Liquidity: When a stock or asset can be exercised for cash.
Vesting Period (aka Lock-In Period): The time period employee must wait until they’ve earned their options and are able to exercise stock options.
One-Year Cliff: A one-year cliff means that none of your stock options will vest until the one-year anniversary of the stock issuance.
Full Accelerated Vesting: In the event of a company sale, vested options become liquid while the unvested shares transfer to new owner stock options plan. But an accelerated vesting schedule will result in all your stock vesting in the event there is change in control over stock.
Double Trigger Accelerated Vesting: Double trigger is similar to full accelerated vesting, except that an extra action has to occur for the shares to vest. Change of control is the first trigger and then termination or proposed role demotion at new company (resulting in leaving company) is the second trigger.
Exercise Options: The action shareholders take when they want to convert their stock options into shares or cash. There are three types of exercises a shareholder can engage in. Cash, stock swap, or cashless exercise.
Option Price: The amount per share an option buyer has to pay the seller.
Strike/Exercise Price: The price that a stock can be exercised.
Common Stock vs. Preferred Stock: These are two different classes of stocks. Preferred stockholders are paid out before anyone else. Common stock shareholders are not paid until preferred stock holders are paid.
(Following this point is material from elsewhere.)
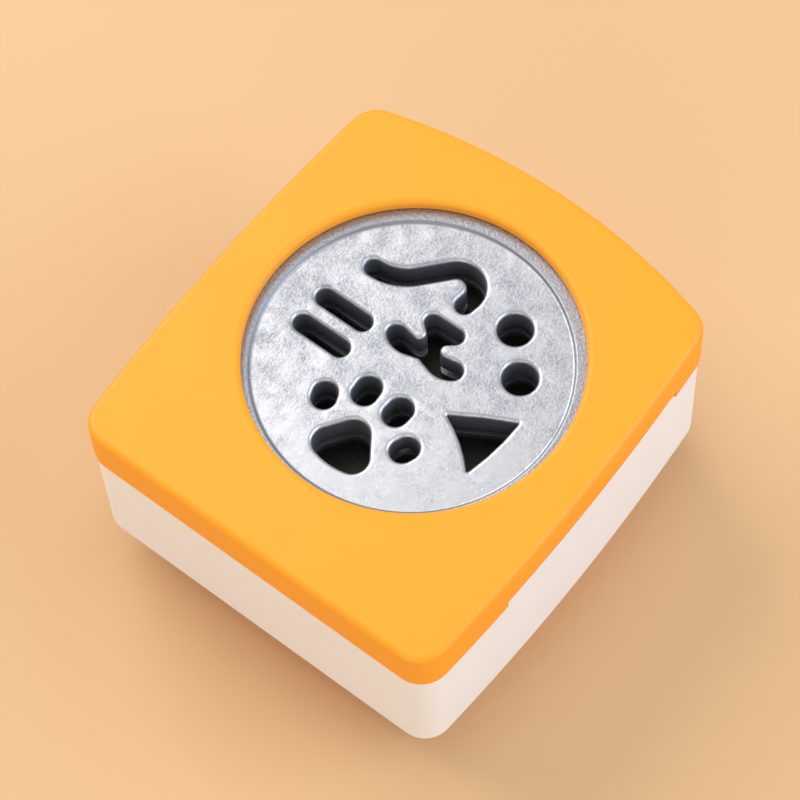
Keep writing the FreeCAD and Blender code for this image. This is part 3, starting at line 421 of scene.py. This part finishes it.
# %% Cast zinc
def cast_zinc(name):
    """Zinc in patches. Where the patch noise is high the skin is bright and smooth, where it is low grey and frosted.

    The noise rises by a slope towards the front right, where the metal came in, and falls to nothing on the raised
    ring, which is frosted all over. Four reliefs lie on top of each other: slow waves, pebble, cold marks and pin
    holes. A cold mark is where the mark noise is close to its middle value, which draws thin winding lines. Inside
    the openings, and on the step round the disc, the skin is duller and painted a darker grey as painted shade.
    """
    material, tree, place = start_finish(name)
    patches = add(tree, "TexNoise", {
        "Vector": place, "Scale": 1 / (2.8 * MM), "Detail": 6.0, "Roughness": 0.62, "Distortion": 0.4,
    }).outputs["Fac"]
    to_gate = add(
        tree, "VectorMath", {0: place, 1: (0.45, -0.89, 0.0)}, operation="DOT_PRODUCT"
    ).outputs["Value"]
    flow = ramp(tree, to_gate, 0.0, 16 * MM, 0.0, 0.2)
    height = add(tree, "SeparateXYZ", {"Vector": place}).outputs["Z"]
    # Painted shade: below the disc's top and on the step the metal is drawn a darker grey, in place of shade on the
    # walls.
    clear_of_wall_shade = ramp(tree, height, DISC_TOP - 0.8 * MM, DISC_TOP - 0.02 * MM)
    middle = (DISC_TOP + DIE_TOP) / 2
    smooth = ramp(tree, math_of(tree, "ADD", patches, flow), 0.36, 0.66)
    smooth = math_of(tree, "SUBTRACT", smooth, ramp(tree, height, middle, DIE_TOP), use_clamp=True)
    off_step = math_of(tree, "ABSOLUTE", math_of(tree, "SUBTRACT", height, middle))
    face = math_of(tree, "MINIMUM", clear_of_wall_shade, ramp(tree, off_step, 0.12 * MM, 0.19 * MM))
    frost = ramp(tree, smooth, 0.0, 1.0, 1.0, 0.1)
    pebble = add(tree, "TexNoise", {
        "Vector": place, "Scale": 1 / (0.45 * MM), "Detail": 3.0, "Roughness": 0.65,
    }).outputs["Fac"]
    # The pebble's hollows are painted darker, as dirt and painted shade in them.
    pits = math_of(tree, "MULTIPLY", ramp(tree, pebble, 0.46, 0.62, 0.0, 0.45), frost)
    skin_tone = blend(tree, pits, blend(tree, smooth, "#B6B8BE", "#D5D6DA"), "#7E8087")
    skin_rough = ramp(tree, smooth, 0.0, 1.0, 0.44, 0.35)

    waves = add(tree, "TexNoise", {"Vector": place, "Scale": 1 / (2.6 * MM), "Detail": 2.0}).outputs["Fac"]
    winding = add(tree, "TexNoise", {
        "Vector": place, "Scale": 1 / (3.0 * MM), "Detail": 4.0, "Distortion": 1.5,
    }).outputs["Fac"]
    holes = add(tree, "TexVoronoi", {"Vector": place, "Scale": 1 / (1.6 * MM), "Randomness": 1.0}).outputs["Distance"]
    skin = relief(tree, waves, 0.2, 0.2 * MM)
    skin = relief(tree, pebble, frost, -0.08 * MM, below=skin)
    skin = relief(tree, math_of(tree, "COMPARE", winding, 0.5, 0.008), 0.1, 0.02 * MM, below=skin)
    skin = relief(tree, ramp(tree, holes, 0.03, 0.09), 0.4, 0.05 * MM, below=skin)
    return finish_with(
        material, tree,
        # The darker grey #93959B on the opening walls and the step is painted shade.
        Base_Color=blend(tree, face, "#93959B", skin_tone),
        Metallic=ramp(tree, face, 0.0, 1.0, 0.85, 1.0),
        Roughness=add(tree, "Mix", {0: face, 2: 0.5, 3: skin_rough}).outputs[0],
        Normal=skin,
    )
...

Liquidation Preference: Usually a liquidation preference is insurance to investor if there is a liquidation event at a price lower than initial investment. For example, if you raised $10 million and gave up 30% to an investor and sold your company for $25 million. The investor would be entitled to its original $10 million investment instead of the $7.5 million stake it has in the $25 million liquidation event. (Never agree to a liquidation preference greater than 1.)
Participating Preferred Stock: Participating preferred stock enables an investor to get its original investment back, before other payouts, and then continue to get paid from remaining common stock proceeds based on ownership percentage.